Même
embellie par Arthur de Gobineau, il est clair que la vie n'était
pas rose. Si le capitaine et le docteur - qui disposaient chacun
d'une maison - avaient le temps de fumer la pipe et de jouer aux
cartes, il n'en était pas de même pour les pêcheurs
et, pire encore, pour les graviers.
La vie de ces travailleurs ne peut que s'imaginer
bien imparfaitement aujourd'hui. Le travail commençait très
tôt - alors qu'il faisait encore nuit au début de la
saison - et ne se terminait que la nuit revenue.
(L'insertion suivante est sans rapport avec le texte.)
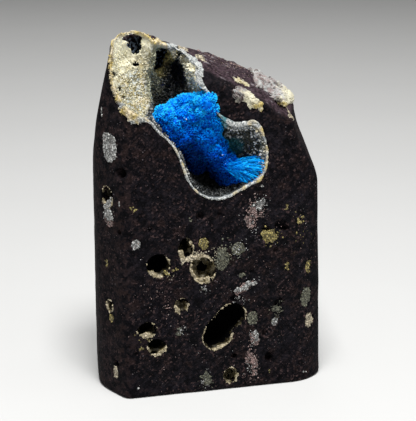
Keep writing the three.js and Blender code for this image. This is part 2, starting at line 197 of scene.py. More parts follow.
# The cluster's balls of blades: a middle and a half width.
HEADS = (
    (-8.9, -9.2, 45.9, 3.0), (-4.4, -9.5, 47.2, 3.1), (-6.6, -8.4, 46.9, 3.0), (-3.8, -11.1, 48.6, 2.6),
    (-2.7, -10.4, 46.1, 2.3), (-4.3, -7.6, 39, 2.2), (2.4, -10.2, 36.5, 1.8), (3.6, -10.4, 37.2, 1.5),
    (-6.9, -9.4, 43.6, 3.0), (-3.4, -9.8, 44.0, 3.0), (-4.6, -8.4, 41.4, 2.7), (-1.6, -9.4, 41.2, 2.6),
    (0.2, -9.2, 38.7, 2.4), (0.8, -9.2, 36.2, 1.9), (-5, -6, 43, 3.5), (-2, -5.5, 40, 3.4),
    (0.5, -6.5, 37, 2.5),
)

KNOB_SPACING, KNOB_STAND = 1.35, 0.8  # in knobs: how far apart they are, and how far they stand out of a ball
BALL_BLEND, KNOB_BLEND = 0.8, 0.25  # how softly balls and knobs run together
# The fan's palest part is a painted highlight near where its blades meet.
FAN_ROOT, FAN_HIGHLIGHT = (2.2, -10.4, 38.3), (3.2, -11, 38.3)  # where the fan's blades start, and its palest part
# The fan's highest direction and its whole angle in degrees, the longest blades, and the share of long ones.
FAN_TOP, FAN_ANGLE, FAN_LENGTH, FAN_SHARE = 10, 66, 4.2, 0.3
# White grains grown on the column.
SNOW = ((-7.2, -12.2, 46.9), (-7, -12.2, 46.6), (-0.9, -11.5, 40.2), (-0.2, -11.4, 38.8), (-2.8, -13.2, 49.7))

# How fine each kind of piece is: the spacing of its grid, the fewest points of a shell that is kept, and the
# most triangles.
DETAIL = {
    "block": (0.26, 2000, 196000), "pocket": (0.2, 3000, 112000), "cluster": (0.22, 500, 60000),
    "crust": (0.18, 60, 44000), "lining": (0.14, 16, 16000), "plug": (0.13, 14, 9000),
    "smear": (0.15, 10, 8000),
}
SEEDS = {"pits": 4, "pocket": 21, "cluster": 33, "specks": 52, "linings": 61, "crusts": 71}
# The first seed of each kind of hole; the holes of a kind count on from it.
FILLED_SEED, PIT_SEED, SPOT_SEED, SMEAR_SEED, FILM_SEED = 50, 90, 120, 150, 200

# ---------------------------------------------------------------- noise and fields

DICE = np.random.default_rng(11).random(1 << 16).astype(np.float32)
PRIMES = (73856093, 19349663, 83492791, 26544357)  # spread the points of space over the dice
LATTICE_START = 37.3  # keeps the corners of the noise off the block's middle


def dice(i, j, k, seed):
    """One fixed number from 0 to 1 for every whole point of space."""
    a, b, c, d = PRIMES
    return DICE[(i * a ^ j * b ^ k * c ^ seed * d) & (len(DICE) - 1)]


def noise(x, y, z, size, seed, octaves=1):
    """Smooth noise from -1 to 1, with its own pattern for each seed, for points or for a grid's open axes."""
    total, share, whole = 0.0, 1.0, 0.0
    for octave in range(octaves):
        cells, parts = [], []
        for line in (x, y, z):
            place = np.asarray(line, np.float64) * (2 ** octave / size) + LATTICE_START * (octave + 1)
            cells.append(np.floor(place).astype(np.int64))
            part = (place - cells[-1]).astype(np.float32)
            parts.append(part * part * (3 - 2 * part))
        (i, j, k), (u, v, w) = cells, parts
        rows = []
        for b in (0, 1):
            for c in (0, 1):
                left, right = (dice(i + a, j + b, k + c, seed + octave) for a in (0, 1))
                rows.append(left + (right - left) * u)
        low = rows[0] + (rows[2] - rows[0]) * v
        high = rows[1] + (rows[3] - rows[1]) * v
        total = total + share * (2 * (low + (high - low) * w) - 1)
        whole += share
        share *= 0.5
    return total / whole


def grains(points, size, seed):
    """Distance in sizes to the nearest of scattered points, and that point's own number."""
    near, own = np.full(len(points), 9.0), np.zeros(len(points))
    place = points / size
    cell = np.floor(place).astype(np.int64)
    for step in np.ndindex(3, 3, 3):
        at = cell + step - 1
        spot = [at[:, n] + dice(*at.T, seed + 5 * n + 1) for n in range(3)]
        away = np.sqrt(sum((place[:, n] - spot[n]) ** 2 for n in range(3)))
        own = np.where(away < near, dice(*at.T, seed + 31), own)
        near = np.minimum(near, away)
    return near, own


def smooth_max(a, b, soft):
    """The larger of two fields, with the corner between them rounded."""
    blend = np.maximum(soft - np.abs(a - b), 0)
    return np.maximum(a, b) + blend * blend / (4 * soft)


def smooth_min(a, b, soft):
    """The smaller of two fields, with the corner between them rounded."""
    return -smooth_max(-a, -b, soft)


def ease(value, low, high):
    """0 below low, 1 above high and a smooth step between them."""
    t = np.clip((value - low) / (high - low), 0, 1)
    return t * t * (3 - 2 * t)


def far(x, y, z, at):
    """Distance from a point."""
    return np.sqrt((x - at[0]) ** 2 + (y - at[1]) ** 2 + (z - at[2]) ** 2)


def outline_distance(line, u, v):
    """Distance to a closed outline, negative inside it."""
    best, inside = np.inf, False
    for (ax, ay), (bx, by) in zip(line, np.roll(line, -1, 0)):
        ex, ey = bx - ax, by - ay
        t = np.clip(((u - ax) * ex + (v - ay) * ey) / (ex * ex + ey * ey), 0, 1)
        best = np.minimum(best, (u - ax - t * ex) ** 2 + (v - ay - t * ey) ** 2)
        if ay != by:
            inside = inside ^ (((ay > v) != (by > v)) & (u < ex * (v - ay) / ey + ax))
    return np.where(inside, -1, 1) * np.sqrt(best)


def rounded(points, steps):
    """A smooth closed line through points."""
    points = np.array(points, float)
    before, after, beyond = (np.roll(points, n, 0) for n in (1, -1, -2))
    line = []
    for t in np.arange(steps) / steps:
        line.append(0.5 * (2 * points + (after - before) * t
                           + (2 * before - 5 * points + 4 * after - beyond) * t ** 2
                           + (3 * points - before - 3 * after + beyond) * t ** 3))
    return np.stack(line, 1).reshape(-1, 2)


def plan_outline():
    """The block seen from above, starting at the front left corner."""
    def bend(a, b, c, steps):
        return [tuple((1 - t) ** 2 * np.array(a) + 2 * t * (1 - t) * np.array(b) + t * t * np.array(c))
                for t in np.linspace(0, 1, steps)]
    turn = np.radians(np.linspace(-90, 0, 14))
    line = list(zip(RIGHT - CORNER + CORNER * np.cos(turn), FRONT + CORNER + CORNER * np.sin(turn)))
    line += bend((RIGHT, 8), (RIGHT - 0.4, BACK), (12, BACK), 8)
    line += bend((-14.5, BACK), (-17.6, BACK - 0.3), (-18.4, 8.4), 6)
    line += bend((LEFT + 0.2, -2.4), (LEFT - 0.2, -5.2), (-19.5, -7.4), 5)
    line += bend((-18, -11), (-17.3, FRONT), (-16.4, FRONT), 5)
    return np.array(line, float)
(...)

On mangeait médiocrement,
même si la présence de quelques jardins, de bétail
et d'une boulangerie laisse entendre qu'à l'île Rouge
on ne connaissait pas les conditions désastreuses de la majorité
des établissements de pêche français. La présence
à demeure d'un médecin - qui bien souvent avait le
titre mais pas l'expérience - garantissait également
que les blessures et les maladies communes aux pêcheurs -
accidents de pêche, panaris et autres infections causées
par les couteaux ou les hameçons, pleurésies ou pneumonies
- pouvaient être traitées adéquatement.
Les
cabanes accrochées le long de la falaise n'étaient
que des huttes de bois debout où l'air circulait librement
et où le poudrin des dernières tempêtes
de printemps entrait par tous les interstices. Deux ou trois paillasses
jetées sur des cadres de bois, c'est tout.